Whatever is happening here is a pattern in which Acre Gold refuses to take any potential responsibility for the situation, blames the customer, and then allows it to happen again. It seems like it would just make more sense for them to evaluate their internal practices and adjust their business model.
Pros & Cons of Acre Gold
Acre Gold is a company that is built around a good idea and a reasonable business model. It makes a lot of sense for people to save up in small increments to buy precious metals, especially considering the exorbitant price of gold. With a steady stream of deliverables, the company should have made precious metals investments much more accessible to people without many savings.
Unfortunately, that doesn’t appear to be what’s happened.

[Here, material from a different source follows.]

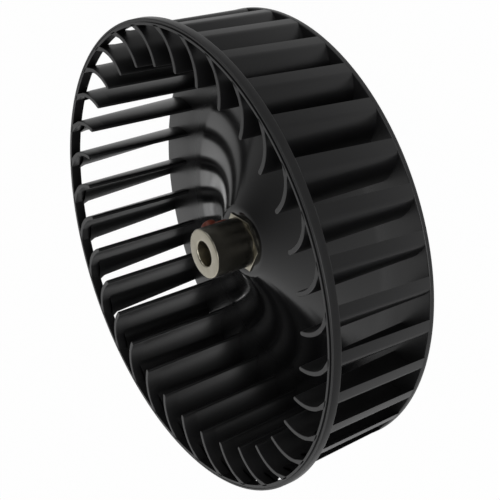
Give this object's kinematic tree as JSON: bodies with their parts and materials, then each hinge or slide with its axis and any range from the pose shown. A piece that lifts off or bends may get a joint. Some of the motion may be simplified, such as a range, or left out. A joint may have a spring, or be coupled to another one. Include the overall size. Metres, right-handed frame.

This business is plagued by a constant stream of complaints. Even though the service that they offer is very simple, the management seems to be struggling to follow through. Delayed shipments and unclear payment timelines are common. Customers say that they’ve tried to get in contact with Acre Gold, only for Acre Gold to claim that nobody has ever emailed or called them.
Even when customers do receive their shipments on time, the pricing is much higher than it should be. You could save money in a separate account each month and then buy yourself a small piece of gold from a different broker. You’d find a much lower price than the one that Acre Gold charges.
The company is not a scam. It does deliver the products that it promises, and it does process refunds when customers ask for them. But the customer service leaves something to be desired. And there seems to be something seriously off about the management if such a simple premise is so hard to execute.
We don’t recommend that you work with Acre Gold under any circumstances. If anything, we recommend that you save the price of a subscription yourself, then buy your own gold from an accredited dealer after a few months.